On Saturday, June 1st, 2019 the City of Madison dedicated that wonderful new work of public art at the intersection of State Street, Library Mall and East Campus Mall. This is a heavily used crossroads, and because of the logistics of installation and signage, many of us have been walking by these new structures during the several weeks between installation and formal dedication, when they were not yet titled.

So we have been looking at the blue granite rock and wondering “What is it? Is it supposed to look like it’s floating?” And the tall lacy steel – “What is it it pointing us toward? Do you think it looks like a waterfall?” And the yellow spot. “Is it an eye? The sun? A mind on fire?” And from those who are less experienced with the abstract, “Um, I’m not sure I get it. What’s it called, anyway?”

It’s called “BOTH/AND- TOLERANCE/INNOVATION,” and at the dedication I had the chance to meet the artists David Dahlquist and Matt Niebuhr. The space is designed to echo the confluences and crossings that have happened in this spot for over a century. People have gone back and forth — to the the library, the State Capitol, adjacent places of worship, the Memorial Union, the University Club, the Historical Society, and more recently, the Chazen Museum. Just imagine what the flow of people would look like from the sky!


To help you to “get it” and find your own meaning in the space, the plaque provides the followings guidance:

“Between knowing and believing, Both/And is an acceptance of seemingly disparate thoughts coming together — it is the presence of action and reaction to ways of understanding.”

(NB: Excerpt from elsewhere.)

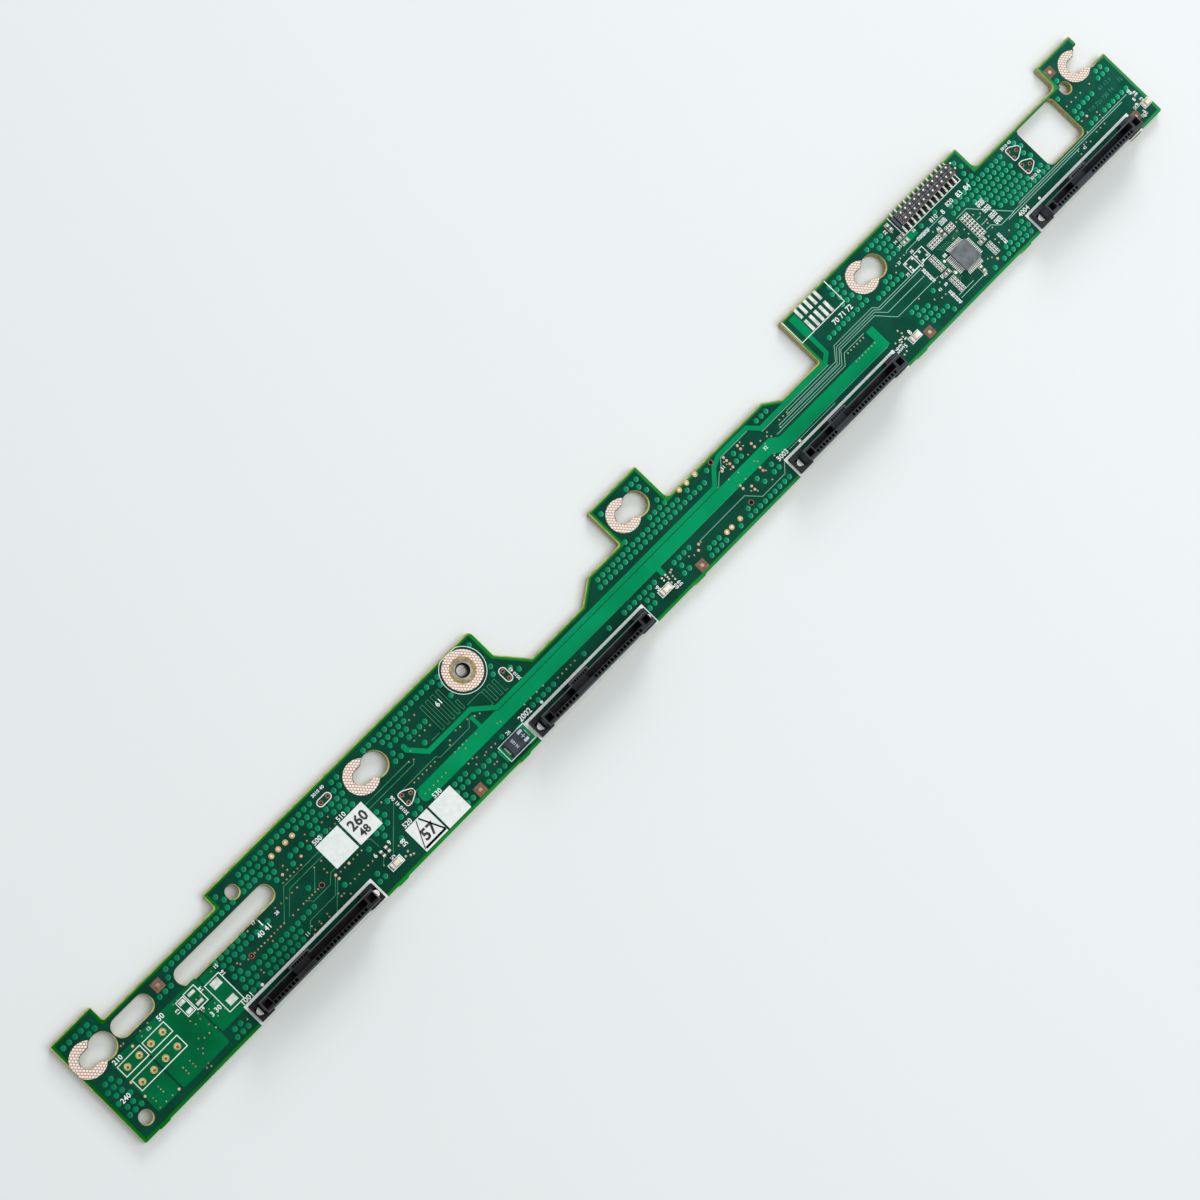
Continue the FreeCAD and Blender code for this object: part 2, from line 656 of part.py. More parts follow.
def header_housing():
    """Insulator bar of the header, notched between its columns, that stands clear of the leads."""
    w = HEADER_PLACE[1]
    half_pitch = HEADER_PITCH / 2
    low = w - HEADER_DEPTH / 2
    high = w + HEADER_DEPTH / 2
    z0 = TOP + HEADER_STANDOFF
    z1 = z0 + HEADER_HEIGHT
    columns = header_columns()
    lower = []
    upper = []
    for centre in columns:
        left = centre - half_pitch
        right = centre + half_pitch
        lower += [(left, low + HEADER_NOTCH), (left + HEADER_NOTCH, low), (right - HEADER_NOTCH, low)]
        upper += [(left, high - HEADER_NOTCH), (left + HEADER_NOTCH, high), (right - HEADER_NOTCH, high)]
    end = columns[-1] + half_pitch
    lower.append((end, low + HEADER_NOTCH))
    upper.append((end, high - HEADER_NOTCH))
    bar = prism(lower + upper[::-1], z0, z1)
    half = HEADER_PIN / 2 + HEADER_PIN_HOLE_CLEARANCE
    rows = (w - half_pitch, w + half_pitch)
    cuts = [box(centre - half, centre + half, row - half, row + half, z0 - OVER, z1 + OVER)
            for centre in columns for row in rows]
    return bar.cut(cuts).removeSplitter()


def header_pin(u, side):
    """Square post whose lead runs out sideways on the board, under the insulator."""
    w = HEADER_PLACE[1]
    row = w + side * HEADER_PITCH / 2
    half = HEADER_PIN / 2
    lead_top = TOP + HEADER_LEAD_GAUGE
    tip = w + side * HEADER_LEAD_SPAN
    outline = [
        vec(0, row - side * half, TOP),
        vec(0, tip, TOP),
        vec(0, tip, lead_top),
        vec(0, row + side * half, lead_top),
        vec(0, row + side * half, TOP + HEADER_PIN_TIP),
        vec(0, row - side * half, TOP + HEADER_PIN_TIP),
    ]
    face = Part.Face(Part.makePolygon(outline + outline[:1]))
    pin = face.extrude(vec(HEADER_PIN, 0, 0))
    pin.translate(vec(u - half, 0, 0))
    return pin


def header_pins(side):
    return Part.makeCompound([header_pin(u, side) for u in header_columns()])


def frustum(u, w, length, width, inset, z0, z1):
    """Block whose top is smaller than its foot by an inset on every side."""
    def ring(half_length, half_width, z):
        points = [vec(u - half_length, w - half_width, z), vec(u + half_length, w - half_width, z),
                  vec(u + half_length, w + half_width, z), vec(u - half_length, w + half_width, z)]
        return Part.makePolygon(points + points[:1])
    foot = ring(length / 2, width / 2, z0)
    head = ring(length / 2 - inset, width / 2 - inset, z1)
    return Part.makeLoft([foot, head], True, True)


def controller_chip():
    """Moulded flat pack body, drafted above and below its parting line."""
    u, w = CHIP_PLACE
    z0 = TOP + CHIP_STANDOFF
    parting = TOP + CHIP_SHOULDER
    upper = frustum(u, w, CHIP_BODY, CHIP_BODY, CHIP_DRAFT, parting, z0 + CHIP_HEIGHT)
    small = CHIP_BODY - 2 * CHIP_DRAFT
    lower = frustum(u, w, small, small, -CHIP_DRAFT, z0, parting)
    return upper.fuse(lower).removeSplitter()


def chip_lead(offset):
    """Gull-wing lead on the right side of the chip, before it is turned to its own side."""
    u, w = CHIP_PLACE
    half = CHIP_BODY / 2
    gauge = CHIP_LEAD_GAUGE
    knee = CHIP_LEAD_SPAN - CHIP_FOOT
    top = TOP + CHIP_SHOULDER + gauge / 2
    outline = [
        vec(half, 0, top - gauge),
        vec(half, 0, top),
        vec(knee, 0, TOP + gauge),
        vec(CHIP_LEAD_SPAN, 0, TOP),
        vec(knee, 0, TOP),
    ]
    face = Part.Face(Part.makePolygon(outline + outline[:1]))
    lead = face.extrude(vec(0, CHIP_LEAD_WIDTH, 0))
    lead.translate(vec(u, w + offset - CHIP_LEAD_WIDTH / 2, 0))
    return lead


def controller_chip_leads():
    """Leads on the four sides of the chip."""
    u, w = CHIP_PLACE
    leads = []
    for side in range(4):
        for i in range(CHIP_LEADS):
            lead = chip_lead((i - (CHIP_LEADS - 1) / 2) * CHIP_LEAD_PITCH)
            lead.rotate(vec(u, w, 0), vec(0, 0, 1), side * 90)
            leads.append(lead)
    return Part.makeCompound(leads)


def bulk_capacitor():
    """Moulded capacitor body with a chamfered top."""
    u, w = CAPACITOR_PLACE
    half_length = CAPACITOR_LENGTH / 2 - CAPACITOR_TERMINAL_GAUGE
    half_width = CAPACITOR_WIDTH / 2
    z0 = TOP + CAPACITOR_TERMINAL_GAUGE
    z1 = TOP + CAPACITOR_HEIGHT
    body = box(u - half_length, u + half_length, w - half_width, w + half_width, z0, z1)
    rim = [e for e in body.Edges if abs(e.BoundBox.ZMin - z1) < SAME_HEIGHT]
    return body.makeChamfer(CAPACITOR_CHAMFER, rim)


def capacitor_terminal(side):
    """Folded terminal: up the end of the body and under it."""
    u, w = CAPACITOR_PLACE
    outer = u + side * CAPACITOR_LENGTH / 2
    inner = outer - side * CAPACITOR_TERMINAL_GAUGE
    under = outer - side * CAPACITOR_TERMINAL_HEIGHT
    low = w - CAPACITOR_TERMINAL_WIDTH / 2
    high = w + CAPACITOR_TERMINAL_WIDTH / 2
    upright = box(min(outer, inner), max(outer, inner), low, high, TOP, TOP + CAPACITOR_TERMINAL_HEIGHT)
    foot = box(min(outer, under), max(outer, under), low, high, TOP, TOP + CAPACITOR_TERMINAL_GAUGE)
    return upright.fuse(foot).removeSplitter()


def bulk_capacitor_terminals():
    return Part.makeCompound([capacitor_terminal(-1), capacitor_terminal(1)])


def drive_led(u):
    """Light: a flat base with a moulded, tapered lens."""
    low = LED_W - LED_WIDTH / 2
    high = LED_W + LED_WIDTH / 2
    base = box(u - LED_LENGTH / 2, u + LED_LENGTH / 2, low, high, TOP, TOP + LED_BASE_HEIGHT)
    top = TOP + LED_BASE_HEIGHT
    lens = frustum(u, LED_W, LED_LENS_LENGTH, LED_WIDTH, LED_LENS_TAPER, top, top + LED_LENS_HEIGHT)
    return base.fuse(lens).removeSplitter()


def chip_part(u, w, length, width, height, across):
    """Small chip component, along or across the board."""
    half_u = (width if across else length) / 2
    half_w = (length if across else width) / 2
    return box(u - half_u, u + half_u, w - half_w, w + half_w, TOP, TOP + height)


def chip_compound(along, across, length, width, height):
    """Small chips of one size: those that lie along the board and those that lie across it."""
    chips = [chip_part(u, w, length, width, height, False) for u, w in along]
    chips += [chip_part(u, w, length, width, height, True) for u, w in across]
    return Part.makeCompound(chips)


def chip_resistors():
    """Resistors in columns beside the chip, a grid to its right, rows above it and pairs by the lights."""
    along = list(LIGHT_RESISTORS_ALONG)
    across = list(LIGHT_RESISTORS_ACROSS)
    for (u, w), count in zip(RESISTOR_COLUMNS, RESISTOR_COLUMN_COUNTS):
        along += [(u, w + i * RESISTOR_PITCH) for i in range(count)]
    for (u, w), count in zip(RESISTOR_ROWS, RESISTOR_ROW_COUNTS):
        across += [(u + i * RESISTOR_PITCH, w) for i in range(count)]
    grid_u = [RESISTOR_GRID[0] + i * RESISTOR_PITCH for i in range(RESISTOR_GRID_COUNTS[0])]
    grid_w = [RESISTOR_GRID[1] + j * RESISTOR_GRID_PITCH for j in range(RESISTOR_GRID_COUNTS[1])]
    across += [(u, w) for u in grid_u for w in grid_w]
    return chip_compound(along, across, RESISTOR_LENGTH, RESISTOR_WIDTH, RESISTOR_HEIGHT)


def ceramic_capacitors():
    return chip_compound(CERAMICS_ALONG, CERAMICS_ACROSS, CERAMIC_LENGTH, CERAMIC_WIDTH, CERAMIC_HEIGHT)


def receptacle_outline(base):
    """Printed frame round a receptacle, left off where the end blocks stand on the board."""
    z0 = TOP
    z1 = TOP + FOIL_THICKNESS
    far_u = base + OUTLINE_LENGTH
    line = OUTLINE_LINE
    frame = box(base, far_u, 0, OUTLINE_WIDTH, z0, z1)
    inner = box(base + line, far_u - line, line, OUTLINE_WIDTH - line, z0 - OVER, z1 + OVER)
    return frame.cut([inner] + end_blocks(base)).removeSplitter()


def printed_legend():
    """White print: the receptacle outlines and the four blank squares."""
    marks = [receptacle_outline(FIRST_RECEPTACLE + i * DRIVE_PITCH) for i in range(RECEPTACLE_COUNT)]
    half = SQUARE_SIDE / 2
    top = TOP + FOIL_THICKNESS
    marks += [box(u - half, u + half, w - half, w + half, TOP, top) for u, w in SQUARE_PLACES]
    return Part.makeCompound(marks)


def main_bus():
    """Wide foil run with its step down, its arm at the far end and two stubs."""
    upper = BUS_TOP - BUS_UPPER_STEP
    step_end = BUS_STEP_U + BUS_STEP_RUN
    up_stub_end = BUS_UP_STUB_U + BUS_UP_STUB_WIDTH
    down_stub_end = BUS_DOWN_STUB_U + BUS_DOWN_STUB_WIDTH
    points = (
        (BUS_START, BUS_FLOOR),
        (BUS_DOWN_STUB_U, BUS_FLOOR),
        (BUS_DOWN_STUB_U, BUS_DOWN_STUB_FLOOR),
        (down_stub_end, BUS_DOWN_STUB_FLOOR),
        (down_stub_end, BUS_FLOOR),
        (BUS_STEP_U, BUS_FLOOR),
        (step_end, BUS_FLOOR - BUS_DROP),
        (BUS_END, BUS_FLOOR - BUS_DROP),
        (BUS_END, BUS_ARM_TOP),
        (BUS_END - BUS_ARM_WIDTH, BUS_ARM_TOP),
        (BUS_END - BUS_ARM_WIDTH, upper - BUS_DROP),
        (step_end + BUS_STEP_RUN, upper - BUS_DROP),
        (step_end, upper),
        (BUS_UPPER_STEP_U, upper),
        (BUS_UPPER_STEP_U - BUS_UPPER_STEP, BUS_TOP),
        (up_stub_end, BUS_TOP),
        (up_stub_end, BUS_UP_STUB_TOP),
        (BUS_UP_STUB_U, BUS_UP_STUB_TOP),
        (BUS_UP_STUB_U, BUS_TOP),
        (BUS_START, BUS_TOP),
    )
    return prism(points, TOP, TOP + FOIL_THICKNESS)


def track(route, width, z0, z1):
    """Flat foil track of one width along a route of straight runs with mitred corners."""
    points = [vec(u, w) for u, w in route]
    ways = [(b - a).normalize() for a, b in zip(points, points[1:])]
    left = []
    right = []
    for here, way_in, way_out in zip(points, [ways[0]] + ways, ways + [ways[-1]]):
        middle = (way_in + way_out).normalize()
        reach = width / 2 / middle.dot(way_in)
        across = vec(-middle.y * reach, middle.x * reach)
        left.append((here.x + across.x, here.y + across.y))
        right.append((here.x - across.x, here.y - across.y))
    return prism(right + left[::-1], z0, z1)


def bus_copper():
    """Foil runs under the mask, seen as brighter green fields along the board."""
    z1 = TOP + FOIL_THICKNESS
    second = track(SECOND_BUS_ROUTE, SECOND_BUS_WIDTH, TOP, z1)
    u, w = SECOND_BUS_ROUTE[0]
    pad = many_sided(u, w, SECOND_BUS_PAD, BARREL_SIDES, TOP, z1)
    return Part.makeCompound([main_bus(), second.fuse(pad).removeSplitter()])


def export(name, shape):
    """Write one node, moved from the drawing frame to the board's own origin."""
    shape.translate(ORIGIN)
    shape.exportStep(os.path.join("parts", name + ".step"))


def main():
    os.makedirs("parts", exist_ok=True)
    export("board", board())
    for i in range(RECEPTACLE_COUNT):
        base = FIRST_RECEPTACLE + i * DRIVE_PITCH
        export("receptacle_housing_%d" % i, receptacle_housing(base))
        export("receptacle_signal_contacts_%d" % i, contact_group(base, ("signal", "fine")))
        export("receptacle_power_contacts_%d" % i, contact_group(base, ("power",)))
        export("receptacle_hold_downs_%d" % i, hold_downs(base))
    for i in range(len(LED_PLACES)):
        export("drive_led_%d" % i, drive_led(LED_PLACES[i]))
    export("header_housing", header_housing())
    export("header_pins_inner", header_pins(-1))
    export("header_pins_outer", header_pins(1))
    export("controller_chip", controller_chip())
    export("controller_chip_leads", controller_chip_leads())
    export("bulk_capacitor", bulk_capacitor())
    export("bulk_capacitor_terminals", bulk_capacitor_terminals())
    export("chip_resistors", chip_resistors())
    export("ceramic_capacitors", ceramic_capacitors())
    export("guide_bush", guide_bush())
    export("guide_pin", guide_pin())
    export("plated_barrels", plated_barrels())
    export("printed_legend", printed_legend())
    export("bus_copper", bus_copper())


main()
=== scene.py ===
"""Looks of the drive backplane board: finishes, foil, print, lands, pads, camera and light."""
import json
import math

import bmesh
import bpy
from mathutils import Matrix, Vector

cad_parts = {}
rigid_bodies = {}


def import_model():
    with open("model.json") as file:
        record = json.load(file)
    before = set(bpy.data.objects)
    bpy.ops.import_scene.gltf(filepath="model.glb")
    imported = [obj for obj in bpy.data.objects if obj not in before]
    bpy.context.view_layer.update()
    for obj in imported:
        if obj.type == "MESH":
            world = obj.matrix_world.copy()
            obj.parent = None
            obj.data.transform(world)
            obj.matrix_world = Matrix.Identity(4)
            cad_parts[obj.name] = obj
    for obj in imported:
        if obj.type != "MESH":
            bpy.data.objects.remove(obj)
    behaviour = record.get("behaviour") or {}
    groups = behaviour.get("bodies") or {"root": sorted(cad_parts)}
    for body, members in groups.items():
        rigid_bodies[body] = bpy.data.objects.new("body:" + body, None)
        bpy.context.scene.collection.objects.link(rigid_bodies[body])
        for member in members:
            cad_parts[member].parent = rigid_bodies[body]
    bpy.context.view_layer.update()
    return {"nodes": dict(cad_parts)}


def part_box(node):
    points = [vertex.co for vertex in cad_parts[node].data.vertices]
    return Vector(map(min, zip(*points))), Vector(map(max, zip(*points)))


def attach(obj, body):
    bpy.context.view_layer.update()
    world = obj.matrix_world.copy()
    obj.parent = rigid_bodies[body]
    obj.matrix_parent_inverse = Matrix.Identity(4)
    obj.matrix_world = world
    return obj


bl_info = {
    "name": "Drive backplane board",
    "version": (1, 0, 0),
    "blender": (4, 5, 0),
    "location": "View3D > Sidebar > Board",
    "description": "Dresses a drive backplane board with foil, print, lands and finishes",
    "category": "Object",
}

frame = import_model()
BODY = "root"

# One unit of the flattened drawing of the board, in metres, and the drawing's zero corner
UNIT = 0.059 / 60
BOARD_LOW, BOARD_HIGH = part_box("board")
STUB = 0.0003
ZERO_X = BOARD_LOW.x
ZERO_Y = BOARD_LOW.y + STUB
TOP = BOARD_HIGH.z

# Thickness of a layer on the board, and the heights at which the layers lie, in metres
LAYER = 0.00002
RIM_Z = TOP + LAYER
FIELD_Z = TOP + 2 * LAYER
PAD_Z = TOP + 4 * LAYER
PRINT_Z = TOP + 5 * LAYER
MARK_Z = TOP + 0.0001
COVER_Z = TOP + 0.00008
BUS_END_Z = COVER_Z + 0.5 * LAYER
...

One of the artists tells me that the rock and fluid steel beams mimic what happens when a stream is disrupted by stone, there is a bubbling up, and turbulence, but a new balance is restored again downstream. The other explained that the yellow color and lighting is indeed intended to recall the sun to us, with all the other meanings welcome, of course. In fact, the work was sited with the fall (September 23) and spring (March 20) equinoxes in mind — so that the sun can shine through the sculpture and create a special beam of light at those times.

We are encouraged to contemplate the rock, the steel, and perhaps especially the space in between them from all these perspectives. I did this on the morning after the sculpture was installed, classes had ended and it was quiet. Walking from Memorial Union, the steel and rock looked like they had always been there. The steel beams lined up and came alive — they could be UW graduates in caps and gowns, a choir singing outside the church, or a group of concerned members of our community, gathering in formation to march down State Street to the Capitol.


As I got closer the imagined people fell away and the more natural images came to the fore. The Steel elements seemed like a waterfall now, and the rock seemed to be in a pool of water.

Moving closer, after taking a few pictures, the massive structure becomes human again. I see a hand —  steel fingers and a blue granite opposable thumb reach toward the sky. In prayer? Offering friendship? Ready to make something new and good and true? Over the years I hope it will mean all of these things….

Perhaps, rather than different parts of one hand, the steel and stone can represent two very different people coming together. One is tall shiny and reaching, with flashes of color. The other is grounded and beautifully dark with glowing shades of red and blue. They are huddled toward each other and it seems like they are looking down. Perhaps they are two children on a playground marveling at a frog. It doesn’t have to be complicated…. Or perhaps they are two wise and different people trying together to understand the puzzles of history, to accept the gift of confluences, to create the future.


I hope this reflection helps readers to begin to answer the question “What is it?”

The other question is “What will it become?”

Of course that depends on us — the people of this city, this university and around the world – it depends on how we choose to pass through this space in the decades to come. Based on past crossings and confluences I am guessing that we will meet up at “the Rock” for a thousand different reasons. We will sit on the benches to read or rest. We will discuss the weather, current events, the stories of our lives. We will profess love to each other, and we will watch for beams of light, as has been done in different ways on this Ho Chunk land where Madison sits, for centuries. We’ll take selfies here, and inevitably BOTH/AND will become a site of interest on the college tour. Some new thing that we do not know will happen here. And BOTH/AND will become that new thing too.

What is it? What will it become?

You tell me.

….Or better yet, let’s meet at the Rock and and figure it out together with Both/And -Tolerance and Innovation. We’ll share belief and knowledge, history, and so many crossings. Beauty. Perspective. And we’ll make something new.